Where first-order ontology merely draws distinctions and proceeds to make indications based on these distinctions, meta-ontology observes how particular ontologies observe, or rather examines the operative distinctions in particular ontological discourses. When we hear the term “object” or tendency is to first think what is opposed to objects or what stands over against objects, subjects. In much of our inherited discourse on ontology (Whitehead, I think, is a notable exception), the subject falls under the marked space of distinction. This, I think, is also true of other variants of SR such as we find in Meillassoux and Brassier, where the question is the epistemological one of how to get out of the subject to touch the real. Within the framework of this traditional ontology, the discourse is such that insofar as culture and subject fall under the marked side of the distinction, all others to the human and the cultural are analyzed in terms of human and culture.

Perhaps at the most fundamental level, OOO consists in a redrawing of distinctions such that objects fall in the marked space of the distinction. In placing objects in the marked space of the distinction, this move does not amount to an exclusion of the human or culture. Rather, humans and the many systems that make up culture are themselves instances of objects. In other words, OOO does not amount to a rejection of the human, but rather a rejection of the thesis that there are two distinct domains of being that are always related to one another: the subject and the object. No, for OOO humans are themselves objects. Through making this move what OOO accomplishes is the strange idea of a “subjectless object”, or an object that just is what it is without any reference to the gaze of any other object required in order to be. However, in treating objects as the marked space of the distinction, it turns out that humans and cultural objects are among the objects that OOO is more than capable of investigating. In other words, unlike some of the scientistic materialisms, OOO is not arguing that only natural objects are “really real”, but rather opens the way to the investigation of these sorts of objects and their translations as well.
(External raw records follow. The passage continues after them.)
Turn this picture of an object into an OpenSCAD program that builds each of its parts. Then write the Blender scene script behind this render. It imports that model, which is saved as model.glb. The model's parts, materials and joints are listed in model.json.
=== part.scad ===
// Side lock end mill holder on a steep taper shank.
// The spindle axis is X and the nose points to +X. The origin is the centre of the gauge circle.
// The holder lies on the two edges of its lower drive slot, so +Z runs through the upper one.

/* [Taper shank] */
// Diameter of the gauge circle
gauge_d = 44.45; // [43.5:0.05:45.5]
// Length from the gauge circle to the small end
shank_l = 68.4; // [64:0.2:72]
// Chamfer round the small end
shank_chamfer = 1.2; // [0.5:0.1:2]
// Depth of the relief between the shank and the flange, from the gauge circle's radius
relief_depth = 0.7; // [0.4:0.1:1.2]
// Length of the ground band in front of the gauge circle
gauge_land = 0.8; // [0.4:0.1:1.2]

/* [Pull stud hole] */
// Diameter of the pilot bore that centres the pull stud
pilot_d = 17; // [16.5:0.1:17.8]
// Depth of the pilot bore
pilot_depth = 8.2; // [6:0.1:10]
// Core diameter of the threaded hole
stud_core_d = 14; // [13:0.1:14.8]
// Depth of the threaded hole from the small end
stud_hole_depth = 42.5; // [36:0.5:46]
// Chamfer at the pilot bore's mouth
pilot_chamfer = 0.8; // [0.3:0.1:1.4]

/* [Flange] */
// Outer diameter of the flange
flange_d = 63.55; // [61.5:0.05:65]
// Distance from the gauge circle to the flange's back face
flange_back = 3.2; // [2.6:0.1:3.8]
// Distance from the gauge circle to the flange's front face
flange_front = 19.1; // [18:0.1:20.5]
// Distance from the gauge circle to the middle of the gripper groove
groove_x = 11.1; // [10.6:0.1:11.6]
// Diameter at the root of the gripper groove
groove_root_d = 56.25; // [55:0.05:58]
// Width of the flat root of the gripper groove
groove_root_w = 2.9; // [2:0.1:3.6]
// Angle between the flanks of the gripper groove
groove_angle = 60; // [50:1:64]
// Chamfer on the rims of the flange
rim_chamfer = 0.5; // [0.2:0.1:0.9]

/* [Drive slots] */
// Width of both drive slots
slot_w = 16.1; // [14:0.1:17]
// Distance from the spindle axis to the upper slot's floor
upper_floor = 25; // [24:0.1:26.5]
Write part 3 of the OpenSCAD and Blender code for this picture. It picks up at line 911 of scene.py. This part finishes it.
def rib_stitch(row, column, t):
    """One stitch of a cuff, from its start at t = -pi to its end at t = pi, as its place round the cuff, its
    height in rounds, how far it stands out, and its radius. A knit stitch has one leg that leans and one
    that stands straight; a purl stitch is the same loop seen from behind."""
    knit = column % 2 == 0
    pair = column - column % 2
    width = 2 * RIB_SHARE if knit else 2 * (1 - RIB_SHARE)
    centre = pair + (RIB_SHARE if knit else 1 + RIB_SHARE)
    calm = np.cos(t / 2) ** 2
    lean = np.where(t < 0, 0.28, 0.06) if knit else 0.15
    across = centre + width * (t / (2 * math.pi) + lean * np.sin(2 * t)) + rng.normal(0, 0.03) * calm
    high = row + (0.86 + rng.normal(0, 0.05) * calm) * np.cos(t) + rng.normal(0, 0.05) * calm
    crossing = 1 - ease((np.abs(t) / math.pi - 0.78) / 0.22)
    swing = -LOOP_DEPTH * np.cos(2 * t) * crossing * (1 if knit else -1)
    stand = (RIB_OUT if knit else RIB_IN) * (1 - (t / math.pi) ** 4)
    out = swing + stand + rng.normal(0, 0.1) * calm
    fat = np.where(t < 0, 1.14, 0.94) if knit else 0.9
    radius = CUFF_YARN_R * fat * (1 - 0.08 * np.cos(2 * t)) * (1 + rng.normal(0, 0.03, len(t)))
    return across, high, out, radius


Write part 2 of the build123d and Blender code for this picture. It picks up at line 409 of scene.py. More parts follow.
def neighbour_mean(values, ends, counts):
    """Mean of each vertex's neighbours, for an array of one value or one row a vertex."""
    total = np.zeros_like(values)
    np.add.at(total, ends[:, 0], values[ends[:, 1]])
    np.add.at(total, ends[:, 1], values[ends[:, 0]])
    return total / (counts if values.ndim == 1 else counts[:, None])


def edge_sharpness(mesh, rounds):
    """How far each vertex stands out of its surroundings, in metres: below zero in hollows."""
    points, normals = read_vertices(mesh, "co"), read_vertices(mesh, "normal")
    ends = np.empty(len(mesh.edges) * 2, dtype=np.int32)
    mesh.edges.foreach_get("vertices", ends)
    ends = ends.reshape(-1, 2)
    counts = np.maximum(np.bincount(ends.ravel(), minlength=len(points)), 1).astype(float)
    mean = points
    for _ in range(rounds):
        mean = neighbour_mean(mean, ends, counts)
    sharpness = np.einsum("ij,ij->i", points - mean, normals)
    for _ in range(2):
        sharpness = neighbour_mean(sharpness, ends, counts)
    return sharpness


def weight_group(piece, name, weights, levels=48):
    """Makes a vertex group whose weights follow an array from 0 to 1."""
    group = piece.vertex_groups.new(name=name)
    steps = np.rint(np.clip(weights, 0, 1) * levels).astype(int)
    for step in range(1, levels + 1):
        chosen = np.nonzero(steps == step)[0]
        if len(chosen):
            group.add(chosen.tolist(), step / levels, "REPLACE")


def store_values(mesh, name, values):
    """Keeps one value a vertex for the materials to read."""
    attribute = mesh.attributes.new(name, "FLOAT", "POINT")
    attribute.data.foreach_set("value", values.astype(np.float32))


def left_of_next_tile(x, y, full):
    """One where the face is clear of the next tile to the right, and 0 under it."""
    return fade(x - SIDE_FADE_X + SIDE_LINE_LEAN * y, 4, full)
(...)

Returning to Ian’s post, when Bogost talks about how their curiosity about platforms generated many surprising insights in the domain of the aesthetic, historical, material, economic, and political, I think he is also implicitly pointing to a shortcoming of digital media studies and the broader domain of cultural, social, and political theory. Where the subject and culture falls into the marked space of distinction– as is often implicit in cultural, social, and political theory –we get the operation of a sub-distinction where the marked space of the distinction is content. In other words, what these discourses tend to indicate is content in the form of concepts, narratives, signs, signifiers, language, and discourses.
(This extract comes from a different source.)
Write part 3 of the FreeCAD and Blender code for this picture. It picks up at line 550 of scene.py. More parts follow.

When distinctions are drawn in this way, it follows that the analysis of cultural artifacts consists in the analysis of one or more of these elements. When we analyze that video game, Grand Theft Auto for example, we are to analyze the stories and signs that appear on the screen. Likewise with nearly all cultural theory. Analysis consists in approaching the world as a text to be decoded. The problem with this mode of analysis is that everything in the unmarked space of the distinction becomes invisible. Returning to the example of Grand Theft Auto, the way the game is programmed, how it is put together, the hardware that runs the game, the production teams that produce it, and many other things completely fall off the map. And here it goes without saying that there is no map that is identical to its territory (otherwise maps would be useless). The problem with the hegemony of this way of drawing distinctions is that we cease even noticing that there’s a difference between map and territory. And part of this is because distinctions withdraw in their use. Paraphrasing Lewis Carroll, you can observe your distinctions (i.e., engage in second-order observation) or use your distinctions (i.e., make indications based on your distinctions), but you can’t use your distinctions and observe your distinctions. These distinctions, however, have become so sedimented in contemporary cultural, social, and political theory that they’ve become all but invisible.
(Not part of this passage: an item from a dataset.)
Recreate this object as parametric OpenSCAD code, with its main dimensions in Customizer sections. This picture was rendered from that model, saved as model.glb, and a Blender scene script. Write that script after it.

The point of OOO is not that we should reject modes of observation that place content in the marked space of the distinction. A distinction is a way of translating the world and, as Harman says, objects relate to other objects through translations. The point, in “applications” of OOO to questions of the cultural, the social, and the political, is not to exclude the distinctions we have available for making indications, but to broaden and expand the distinctions we have available for making indications. If you read Bogost’s Unit Operations, Persuasive Games, and Racing the Beam coauthored with Montfort, you’ll note that he doesn’t just talk about the details of how an Atari game platform is put together and how it works, but also that he has very nice content based analyses of cultural artifacts. It’s not an either/or. The either/or falls, rather, on the side of discourses that place the subject in the marked space of their distinction, excluding all sorts of other modes of analysis as a consequence (Spencer-Brown talks about how certain structures and relations inevitably follow from distinctions that don’t “re-enter” themselves and recognize their own contingency).

Returning to my thesis that we don’t know the boundaries of the political, my point is that we don’t know whether the political resides exclusively in the domain of content, or whether it extends beyond the domain of content to all sorts of nonhuman actors and technologies that can’t be reduced to matters of content or signs. I think this is part of what Ian is getting at with his point about curiosity and the value of investigating things that initially seem completely unrelated to the political and social like how platforms are put together (many cultural theorists would respond to such an investigation with glazed eyes, wondering what the point is). Today, over in Harman’s kingdom, there is a link about how cell phones might be related to colony collapse among bees. This, I think, drives my point home. Where only content falls in the marked space of our distinctions in cultural, social, and political theory, things like cell phones, cell phone towers, and bees become invisible. Here cell phones are treated as mere carriers of content, not as being of interest in their own right. Yet for collectives such as our own to survive, we need fellows like bees to pollinate our plants so as to produce food to sustain our population. Everyone will, I think, concede that we should recognize the importance of bees, but this rather misses the point. The point is not whether we should recognize the importance of bees, but whether we have a form of theory and of theoretical practice that draws distinctions in ways that encourage us to direct our analysis to nonhuman actants such as platforms, bees, and cell phone towers. As a veteran of many a cultural theory conference, I would say that with few exceptions the answer is no and that the negation of the unmarked space of discourses directed to content is so thorough that it doesn’t even recognize that there’s an unmarked space. In many respects, I think this partially accounts for Ian’s irritation with discourses driven by the political. They mark content above all else, excluding the rest, making his work even more difficult. I would reframe Ian’s ire, saying that the issue isn’t whether or not discourse should be political, but whether or not our discourse allows us to pose good political questions.